[begin Data block]

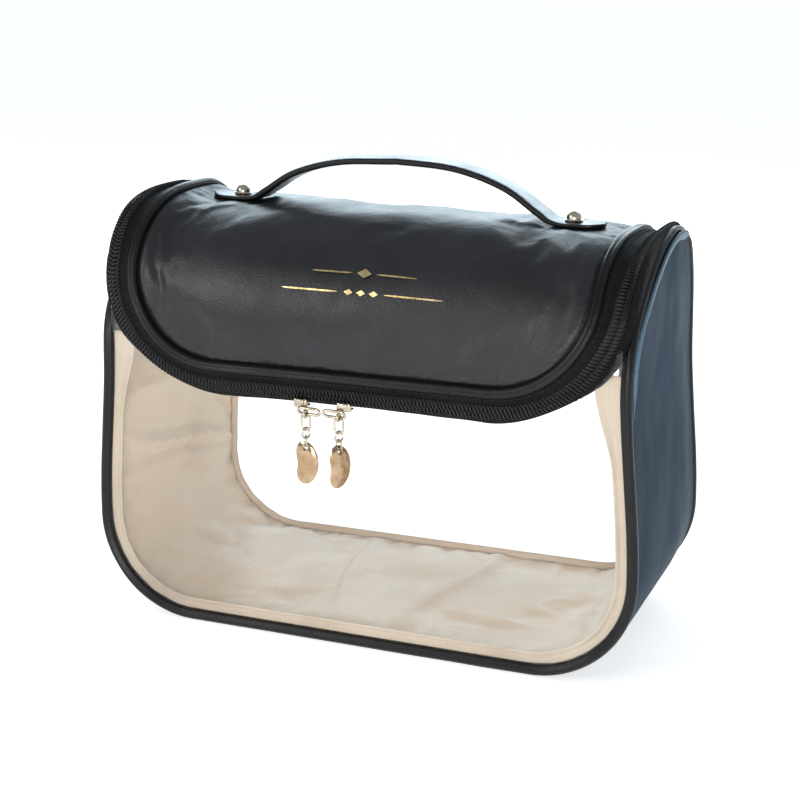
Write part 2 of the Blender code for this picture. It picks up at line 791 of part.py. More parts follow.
def slider(group, cutters, side):
    """Front plate, lower lip under the coil, and a lug with an eye for the ring."""
    place = (SLIDER_X[side], EYE_Y, EYE_Z)
    outline = (
        (0.0, SLIDER_FRONT, SLIDER_TOP), (0.0, SLIDER_PLATE_BACK, SLIDER_TOP),
        (0.0, SLIDER_PLATE_BACK, SLIDER_LIP_TOP), (0.0, SLIDER_LIP_BACK, SLIDER_LIP_TOP),
        (0.0, SLIDER_LIP_BACK, SLIDER_LOW), (0.0, SLIDER_FRONT, SLIDER_LOW),
    )
    mesh = pushed_out("slider_" + side, outline, Vector((SLIDER_LENGTH, 0.0, 0.0)))
    item = add(group, mesh, "slider_" + side, pale_gold())
    item.location = place
    angles = [math.pi + math.pi * i / ROUND_STEPS for i in range(ROUND_STEPS + 1)]
    round_end = [(0.0, EYE_RADIUS * math.cos(a), EYE_RADIUS * math.sin(a)) for a in angles]
    top = (SLIDER_LOW + SLIDER_LIP_TOP) / 2
    shoulder = [(0.0, EYE_RADIUS * 0.4, top), (0.0, -EYE_RADIUS * 0.3, top)]
    mesh = pushed_out("lug_" + side, round_end + shoulder, Vector((EYE_THICKNESS, 0.0, 0.0)))
    join = item.modifiers.new("lug", "BOOLEAN")
    join.operation = "UNION"
    join.object = cutter(cutters, "lug_" + side, mesh, place)
    hole = round_bar("eye_" + side, EYE_HOLE, 4 * EYE_THICKNESS, "Y")
    cut = item.modifiers.new("eye", "BOOLEAN")
    cut.object = cutter(cutters, "eye_" + side, hole, place)
    return item


def bean_outline():
    """Kidney outline (x, y, z) with its middle at the origin."""
    points = []
    for i in range(24):
        angle = 2 * math.pi * i / 24
        x = BEAN_HALF_WIDTH * math.cos(angle)
        z = BEAN_HEIGHT / 2 * math.sin(angle)
        dent = 0.0017 * math.exp(-((z + 0.0005) / 0.0034) ** 2) if x < 0 else 0.0
        bend = 0.0014 * math.cos(angle) ** 2 - 0.0010
        points.append((x + dent + bend, 0.0, z))
    return points


def bean(group, cutters, side, hole_z):
    """Kidney-shaped drop with a hole near its top."""
    drop = BEAN_HEIGHT / 2 - BEAN_HOLE_DEPTH
    outline = [(x, y, z - drop) for x, y, z in bean_outline()]
    mesh = pushed_out("bean_" + side, outline, Vector((0.0, BEAN_THICKNESS, 0.0)))
    item = add(group, mesh, "bean_" + side, material("rose_gold", (0.72, 0.52, 0.38), 0.12, metallic=1.0))
    item.location = (SLIDER_X[side], EYE_Y, hole_z)
    item.rotation_euler = (0.0, 0.0, math.radians(BEAN_TURN[side]))
    edge = item.modifiers.new("chamfer", "BEVEL")
    edge.width = BEAN_CHAMFER
    edge.segments = 1
    edge.limit_method = "ANGLE"
    edge.angle_limit = math.radians(60)
    bar = round_bar("bean_hole_" + side, BEAN_HOLE, 4 * BEAN_THICKNESS, "X")
    hole = cutter(cutters, "bean_hole_" + side, bar, item.location)
    hole.rotation_euler = item.rotation_euler
    cut = item.modifiers.new("hole", "BOOLEAN")
    cut.object = hole
    return item


def pull(group, cutters, side):
    """Slider, oval ring, two chain links and bean, hanging in a line, each on its joint's axis."""
    x = SLIDER_X[side]
    body = slider(group, cutters, side)
    ring_top = EYE_Z - 0.0003
    upper_top = ring_top - RING_HEIGHT + RING_WIRE + LINK_WIRE + LINK_PLAY
    lower_top = upper_top - LINK_HEIGHT + 2 * LINK_WIRE + LINK_PLAY
    hole_z = lower_top - LINK_HEIGHT - 0.0004
    ring = hung_ring(group, "pull_ring_" + side, (x, EYE_Y, ring_top), 0,
                     RING_HALF_WIDTH, RING_HEIGHT, RING_WIRE)
    upper = hung_ring(group, "upper_link_" + side, (x, EYE_Y, upper_top), UPPER_LINK_TURN,
                      LINK_HALF_WIDTH, LINK_HEIGHT, LINK_WIRE)
    lower = hung_ring(group, "lower_link_" + side, (x, EYE_Y, lower_top), LOWER_LINK_TURN[side],
                      LINK_HALF_WIDTH, LINK_HEIGHT, LINK_WIRE)
    drop = bean(group, cutters, side, hole_z)
    on_axis(group, "slider_axis_" + side, (x, EYE_Y, EYE_Z), [body])
    on_axis(group, "ring_axis_" + side, (x, EYE_Y, ring_top), [ring])
    on_axis(group, "upper_link_axis_" + side, (x, EYE_Y, ring_top - RING_HEIGHT), [upper])
    on_axis(group, "lower_link_axis_" + side, (x, EYE_Y, upper_top - LINK_HEIGHT), [lower])
    on_axis(group, "bean_axis_" + side, (x, EYE_Y, hole_z), [drop])


def on_axis(group, name, place, items):
    """An empty on a joint's axis, as the parent of the pieces that move about it."""
    axis = bpy.data.objects.new(name, None)
    axis.location = place
    group.objects.link(axis)
    for item in items:
        item.parent = axis
        item.matrix_parent_inverse = Matrix.Translation(place).inverted()


LID_PIECES = (
    "lid_leather", "lid_foam", "lid_lining", "lid_piping", "lid_zipper_tape", "lid_zipper_coil",
    "handle_strap", "handle_stud_left", "handle_stud_right", "stud_washer_left", "stud_washer_right",
)


def build():
    clear_scene()
    group = collection("makeup_bag")
    cutters = collection("cutters")
    stud_holes = post_hole_cutters(cutters)
    gusset(group)
    windows(group)
    body_pipings(group)
    bindings(group)
    back_yoke(group)
    under_lid = lid(group, stud_holes)
    zipper(group)
    handle(group, stud_holes, under_lid)
    for side in SLIDER_X:
        pull(group, cutters, side)
    hinge = (0.0, HINGE_Y, arch_z(HINGE_Y))
    on_axis(group, "lid_hinge_axis", hinge, [group.objects[name] for name in LID_PIECES])


build()
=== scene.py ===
"""Looks of a clear-sided travel makeup bag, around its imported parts. Metres, in the part's own frame."""

import math

import bmesh
import bpy
import numpy as np
from mathutils import Matrix, Vector, noise
from mathutils.bvhtree import BVHTree


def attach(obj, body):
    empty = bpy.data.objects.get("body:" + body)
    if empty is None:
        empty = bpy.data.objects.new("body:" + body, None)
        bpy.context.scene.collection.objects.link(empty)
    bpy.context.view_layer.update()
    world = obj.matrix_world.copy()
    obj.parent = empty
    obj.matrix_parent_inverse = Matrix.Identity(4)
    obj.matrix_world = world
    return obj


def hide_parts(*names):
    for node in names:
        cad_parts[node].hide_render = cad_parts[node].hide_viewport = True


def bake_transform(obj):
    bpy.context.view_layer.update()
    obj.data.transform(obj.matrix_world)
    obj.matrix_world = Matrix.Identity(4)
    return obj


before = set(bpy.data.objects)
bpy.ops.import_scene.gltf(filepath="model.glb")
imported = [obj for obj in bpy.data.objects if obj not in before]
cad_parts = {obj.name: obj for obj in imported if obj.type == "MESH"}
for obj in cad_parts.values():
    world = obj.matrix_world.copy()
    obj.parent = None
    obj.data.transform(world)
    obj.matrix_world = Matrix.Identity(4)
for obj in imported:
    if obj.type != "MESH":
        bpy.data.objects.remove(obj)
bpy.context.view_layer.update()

# Body, as in the part's source
HALF_WIDTH = 0.1150
TOP_HALF_WIDTH = 0.1100
CORNER_RADIUS = 0.0420
TAPER_TOP = 0.120
SEAM_Y = 0.0530
CORD = 0.0022  # radius of the body's piping
GAP = 0.0003
GUSSET_EDGE = (
    (-SEAM_Y, 0.100), (-0.0522, 0.122), (-0.0450, 0.1350), (-0.0280, 0.1455), (-0.0070, 0.1550),
    (0.0100, 0.1590), (0.0230, 0.1588), (0.0335, 0.1562), (0.0426, 0.1500), (0.0500, 0.1370),
    (0.0528, 0.1200), (SEAM_Y, 0.100),
)
TIP_FRONT = 0.0200
TIP_BACK = 0.0370
LEATHER = 0.0012
LINING_INSET = 0.0055
LINING_THICKNESS = 0.0006
YOKE_LOW_Z = 0.1260
BINDING_SEEN = 0.0040
BINDING_Y = 0.05205
BINDING_THICKNESS = 0.0008
FRONT_BINDING_TOP = 0.1205
FILM_THICKNESS = 0.0005
TIP_DROP = 0.0006

# Lid
ARCH_BASE = 0.108
ARCH_RISE = 0.0590
FRONT_REACH = 0.0580
BACK_REACH = 0.0535
FRONT_POWER = 2.7
BACK_POWER = 2.8
SHOULDER_Z = 0.150
LID_HALF_WIDTH = 0.0930
LID_CORNER = 0.0360
LID_EDGE_Z = 0.1135
LID_CORD = 0.0021
EDGE_LIFT = 0.0050
EDGE_LIFT_START = 0.0855
PAD_LIFT_START = 0.0800
EDGE_STEP = 0.0012
HINGE_GAP = 0.0006
RIGHT_LIFT = -0.0006
HINGE_Y = 0.0380
LID_DEPTH = 0.0060

# Zipper
COIL_SPACING = 0.0029
COIL_REACH_FRONT = 0.00855
COIL_REACH_TOP = 0.0115
PANEL_TOP_Z = 0.1010
PANEL_STRAIGHT = 0.0450
PANEL_RISE = 0.0305
PANEL_END_X = 0.1050
COIL_SHORT = 0.0090
TAPE_SHORT = 0.0022
CORD_SHORT = 0.0040
TOOTH_PITCH = 0.0015
COIL_HALF_WIDTH = 0.00155
COIL_HALF_HEIGHT = 0.00105
COIL_WIRE = 0.00042
COIL_CORE = (0.0016, 0.0003)
TAPE_THICKNESS = 0.0006
TAPE_WRAP = 0.0085  # how far the body's tape runs on past the hinge, to close the rear corner
STITCH_RADIUS = 0.00022

# Handle
STUD_X = 0.0720
TAB_END_X = 0.0845
TAB_MIDDLE_X = 0.0752
TAB_REACH = (0.0105, 0.0080)  # half of the flat patch under a tab, along X and over the arch
STRAP_HALF_WIDTH = 0.0075
STRAP_THICKNESS = 0.0028
HANDLE_RISE = 0.0185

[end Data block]

> **Objective**
Scan the material line by line and report each one that contains "None".

> **Exercise output**
    axis = bpy.data.objects.new(name, None)
    if empty is None:
        empty = bpy.data.objects.new("body:" + body, None)
    obj.parent = None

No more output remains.